Would you buy a violin that had got woodworm?


----------



## MaestroViolinist

My first question: Where was the violin kept for it to get woodworm???

Second: If the violin was very good surely there are ways to get rid of it? Not that it would be very good after having got woodworm but anyways...

I've never heard of a violin getting woodworm, but I have had trouble with a bug that eats through the hair of bows.


----------



## Jaws

MaestroViolinist said:


> My first question: Where was the violin kept for it to get woodworm???
> 
> Second: If the violin was very good surely there are ways to get rid of it? Not that it would be very good after having got woodworm but anyways...
> 
> I've never heard of a violin getting woodworm, but I have had trouble with a bug that eats through the hair of bows.

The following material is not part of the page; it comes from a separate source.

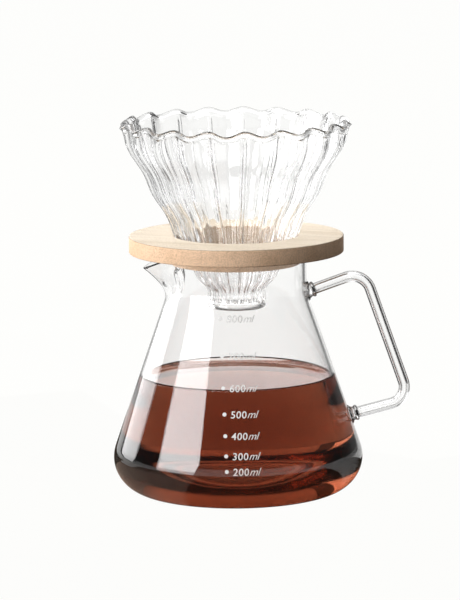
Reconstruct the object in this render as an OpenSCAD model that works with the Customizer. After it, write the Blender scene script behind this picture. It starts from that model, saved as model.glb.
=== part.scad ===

Someone gave me one once that had been kept in a loft. The violin was half eaten by the time I got it.


----------



## MaestroViolinist

Jaws said:


> Someone gave me one once that had been kept in a loft. The violin was half eaten by the time I got it.


Well, you should always check an instrument before you buy it anyway. Oh wait, you were given it...

In that case (it being half eaten) I wouldn't buy the violin!


----------



## Jaws

The thing that eats bow hairs is usually the same as the one that eats carpets. At least it is here in the UK.


----------